The woman turns out to be a bit more complicated than the pious Muslim whom The New York Times described last month as "an unassuming and hardworking single mother," who was "born in a mud hut" and "raised to respect authority." Apparently, the woman consorted with a known drug dealer, lied to immigration officials about having been gang-raped in Guinea, fibbed about her finances, cheated on her taxes and, after the arrest of Strauss-Kahn, apparently phoned her jailed boyfriend to say in her native language: "Don't worry, this guy has a lot of money. I know what I'm doing."

None of this means that she wasn't sexually attacked by this French politician, known for pushing himself on women. But her inconsistencies haven't helped her credibility.

As the wheels of justice grind on, let's consider what the case is not about.

It is not about whether the French do or do not like Americans. It is not about Americans taking liberties with French pride, which some do, but so what? I don't care for the tabloid rats' excessive piling on, but I happen to like the First Amendment, which protects free speech.

Franco-American passions change like March weather on the prairie. And we are talking about approximately 387 million opinions, most of them not based in central Paris or Manhattan, where the media workers do most of their interviewing.

The story is not about a flawed American justice system, which, in this case, performed well. With solid evidence of rough sex and a plausibly distraught "victim," the arrest of Strauss-Kahn was proper, especially since he was about to leave the country. After the woman was found to be less than pure, the Manhattan district attorney disclosed the information, damaging his case and subjecting himself to scorn. Cyrus Vance did what he had to do.

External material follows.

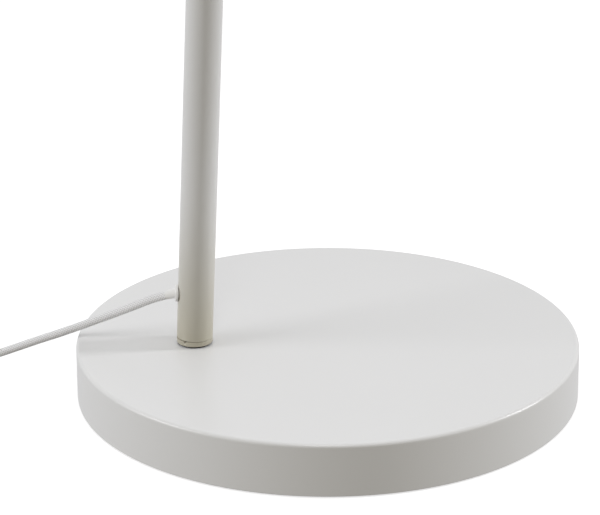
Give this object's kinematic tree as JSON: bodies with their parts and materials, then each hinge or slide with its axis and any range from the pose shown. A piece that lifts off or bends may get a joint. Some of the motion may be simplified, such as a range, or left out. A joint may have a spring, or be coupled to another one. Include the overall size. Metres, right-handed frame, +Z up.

Interesting also how a woman conning various government agencies would underestimate the New York City police. She clearly never suspected that they tapped jailhouse phone calls or would find someone who spoke the Fulani dialect.

The inevitable "Guineans Fear Repercussions" headline is a classic page-filler implying that the U.S. public turns against ethnic groups when one member does something bad. Rarely happens. However, there should be repercussions against those who abuse our system for granting asylum.

Meanwhile, growing doubts about the woman's veracity do not automatically give Strauss-Kahn full victim status. Before the contradictions were revealed, Strauss-Kahn's friend, celebrity intellectual Bernard-Henri Levy, was already foaming in The Daily Beast that the "degradation of a man whose silent dignity couldn't be touched was not just cruel, it was pornographic."

Strauss-Kahn owes his friend big-time, because "silent dignity" is not a term many would apply to a man famous for groping women. In 2008, Strauss-Kahn apologized for an affair with an underling at the IMF who said she was coerced into sex. And a female French journalist is now accusing him of attempted rape.

Here's what the case is about: One prominent Frenchman with a reputation for mistreating women has a sexual clash with one Guinean woman known to play the angles. Use this to cook up broad cultural generalizations, if you must. But the facts would make it a small-bore "he said, she said."